SNW's decision to make him a Q did inordinately annoy me not because I care that much about Trelane, but rather because it speaks to a certain mindset. TOS' approach is "space is operatic and mythic, anything can happen, there's all kinds of unknowable weirdness out there" while SNW's ethos feels more like "the galaxy consists chiefly of things James Kirk saw, many of which are connected to each other", and the former approach to the setting seems so much more interesting to me.
 
Even if Trelane were biologically godlike instead of getting his power from a special mirror (lol), I don't see why he'd necessarily be tied to Q. There's other species like the Daud or even, to an extent, Apollo's race who have similar abilities.

Exactly. The galaxy is over 13 billion years old, and humans are newcomers. Logically, species immensely more ancient and advanced than humans should greatly outnumber species at a comparable level to humans. So there's no reason to assume any given two super-advanced species are related; statistically, it's vanishingly unlikely. And it makes especially little sense with Trelane's species and the Q, when every specific detail about the respective species' nature and abilities is different and the only similarity is one of personality between a single individual of each species.


SNW's decision to make him a Q did inordinately annoy me not because I care that much about Trelane, but rather because it speaks to a certain mindset. TOS' approach is "space is operatic and mythic, anything can happen, there's all kinds of unknowable weirdness out there" while SNW's ethos feels more like "the galaxy consists chiefly of things James Kirk saw, many of which are connected to each other", and the former approach to the setting seems so much more interesting to me.

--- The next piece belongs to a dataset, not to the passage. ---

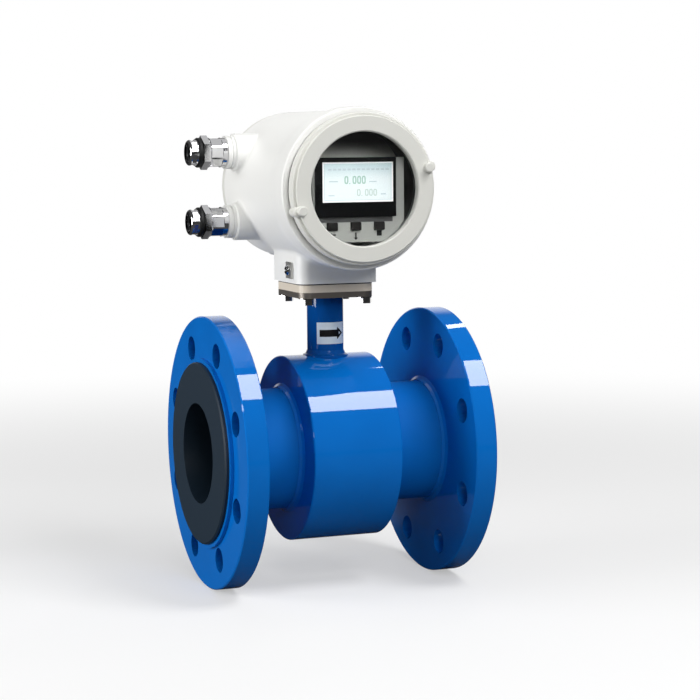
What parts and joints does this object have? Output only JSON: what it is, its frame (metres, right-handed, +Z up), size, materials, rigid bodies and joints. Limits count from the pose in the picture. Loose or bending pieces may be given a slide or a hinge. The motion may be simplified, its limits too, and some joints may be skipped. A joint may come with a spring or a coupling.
{
  "type": "electromagnetic flow meter",
  "caption": "Flanged inline electromagnetic flow meter: lined tube, round coil housing, neck, and a two-chamber display head with window, screw covers and cable glands.",
  "frame": {"origin": "on the axis of the flow bore, halfway between the two sealing faces", "axes": "+X along the bore in the direction of flow, +Z up along the neck, -Y the side that the display faces"},
  "size_m": [0.2, 0.2, 0.3504],
  "materials": {
    "blue_paint": "gloss blue enamel on steel",
    "head_paint": "light grey powder coat on die-cast aluminium",
    "beige_paint": "satin beige coat",
    "liner_rubber": "matt moulded rubber",
    "black_rubber": "satin moulded rubber",
    "copper_winding": "enamelled winding wire",
    "core_iron": "rolled electrical steel",
    "stainless": "turned stainless steel",
    "bare_steel": "dull plated steel",
    "white_insulator": "machined fluoropolymer",
    "lead_sheath": "extruded cable sheath",
    "arrow_plate": "satin aluminium sheet",
    "window_glass": "toughened float glass",
    "ring_aluminium": "black anodised",
    "fascia_plastic": "moulded light grey plastic",
    "black_plastic": "moulded black plastic",
    "lcd_glass": "lit liquid crystal panel",
    "circuit_board": "solder resist on laminate",
    "zinc_posts": "zinc plated spacers",
    "chrome": "bright nickel plate"
  },
  "bodies": {
    "meter": {"adapter_plate": "beige_paint", "arrow_plate": "arrow_plate", "base_bolts": "stainless", "base_gasket": "black_rubber", "base_washers": "stainless", "board_posts": "zinc_posts", "coil_housing_shell": "blue_paint", "display_board": "circuit_board", "display_fascia": "fascia_plastic", "earth_clip": "bare_steel", "earth_screw": "stainless", "electrode_nuts": "stainless", "front_electrode": "stainless", "front_electrode_bush": "white_insulator", "head_housing": "head_paint", "inlet_end_ring": "blue_paint", "inlet_flange": "blue_paint", "key_switches": "black_plastic", "lcd_bezel": "black_plastic", "lcd_screen": "lcd_glass", "lead_bundle": "lead_sheath", "liner": "liner_rubber", "lower_coil": "copper_winding", "lower_gland_body": "chrome", "lower_gland_grommet": "black_rubber", "lower_pole_core": "core_iron", "magnetic_yoke": "core_iron", "main_board": "circuit_board", "measuring_tube": "blue_paint", "neck_flange": "bare_steel", "neck_plug": "black_rubber", "neck_tube": "blue_paint", "outlet_end_ring": "blue_paint", "outlet_flange": "blue_paint", "rear_electrode": "stainless", "rear_electrode_bush": "white_insulator", "terminal_block": "black_plastic", "terminal_board": "circuit_board", "terminal_posts": "zinc_posts", "terminal_screws": "stainless", "upper_coil": "copper_winding", "upper_gland_body": "chrome", "upper_gland_grommet": "black_rubber", "upper_pole_core": "core_iron"},
    "front_seal": {"front_cover_seal": "black_rubber"},
    "front_lid": {"front_cover": "head_paint", "window_gasket": "black_rubber", "window_glass": "window_glass", "glass_retaining_ring": "ring_aluminium"},
    "rear_seal": {"rear_cover_seal": "black_rubber"},
    "rear_lid": {"rear_cover": "head_paint"},
    "left_button": {"left_key": "black_plastic"},
    "centre_button": {"centre_key": "black_plastic"},
    "right_button": {"right_key": "black_plastic"},
    "upper_nut_seal": {"upper_gland_seal": "black_rubber"},
    "upper_nut": {"upper_gland_nut": "chrome"},
    "lower_nut_seal": {"lower_gland_seal": "black_rubber"},
    "lower_nut": {"lower_gland_nut": "chrome"}
  },
  "joints": [
    {"name": "front_cover_turn", "type": "hinge", "parent": "meter", "child": "front_seal", "pos_m": [0, -0.07185, 0.1926], "axis": [0, -1, 0], "range_deg": [0, 1800]},
    {"name": "front_cover_travel", "type": "slide", "parent": "front_seal", "child": "front_lid", "axis": [0, -1, 0], "range_m": [0, 0.0101]},
    {"name": "rear_cover_turn", "type": "hinge", "parent": "meter", "child": "rear_seal", "pos_m": [0, 0.0685, 0.1926], "axis": [0, 1, 0], "range_deg": [0, 1800]},
    {"name": "rear_cover_travel", "type": "slide", "parent": "rear_seal", "child": "rear_lid", "axis": [0, 1, 0], "range_m": [0, 0.0101]},
    {"name": "upper_nut_turn", "type": "hinge", "parent": "meter", "child": "upper_nut_seal", "pos_m": [-0.0838, 0.036, 0.2182], "axis": [-1, 0, 0], "range_deg": [0, 1080]},
    {"name": "upper_nut_travel", "type": "slide", "parent": "upper_nut_seal", "child": "upper_nut", "axis": [-1, 0, 0], "range_m": [0, 0.0046]},
    {"name": "lower_nut_turn", "type": "hinge", "parent": "meter", "child": "lower_nut_seal", "pos_m": [-0.0838, 0.036, 0.167], "axis": [-1, 0, 0], "range_deg": [0, 1080]},
    {"name": "lower_nut_travel", "type": "slide", "parent": "lower_nut_seal", "child": "lower_nut", "axis": [-1, 0, 0], "range_m": [0, 0.0046]},
    {"name": "left_key_press", "type": "slide", "parent": "meter", "child": "left_button", "axis": [0, 1, 0], "range_m": [0, 0.0005], "stiffness_N_per_m": 400, "springref_m": -0.001},
    {"name": "centre_key_press", "type": "slide", "parent": "meter", "child": "centre_button", "axis": [0, 1, 0], "range_m": [0, 0.0005], "stiffness_N_per_m": 400, "springref_m": -0.001},
    {"name": "right_key_press", "type": "slide", "parent": "meter", "child": "right_button", "axis": [0, 1, 0], "range_m": [0, 0.0005], "stiffness_N_per_m": 400, "springref_m": -0.001}
  ],
  "couplings": [
    {"joint": "front_cover_travel", "follows": "front_cover_turn", "m_per_rad": 0.00031831},
    {"joint": "rear_cover_travel", "follows": "rear_cover_turn", "m_per_rad": 0.00031831},
    {"joint": "upper_nut_travel", "follows": "upper_nut_turn", "m_per_rad": 0.00023873},
    {"joint": "lower_nut_travel", "follows": "lower_nut_turn", "m_per_rad": 0.00023873}
  ]
}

I agree that "Wedding Bell Blues" was a terrible idea, but to be fair, it never explicitly said that the "Wedding Planner" was Trelane or that the parent voiced by John deLancie was Q; it just implied it strongly. So we don't have to take it as fact if we don't want to. The Planner could've been a different member of Trelane's species, and a voice is just a voice. James Doohan voiced Sargon, but that doesn't mean Sargon was actually Scotty.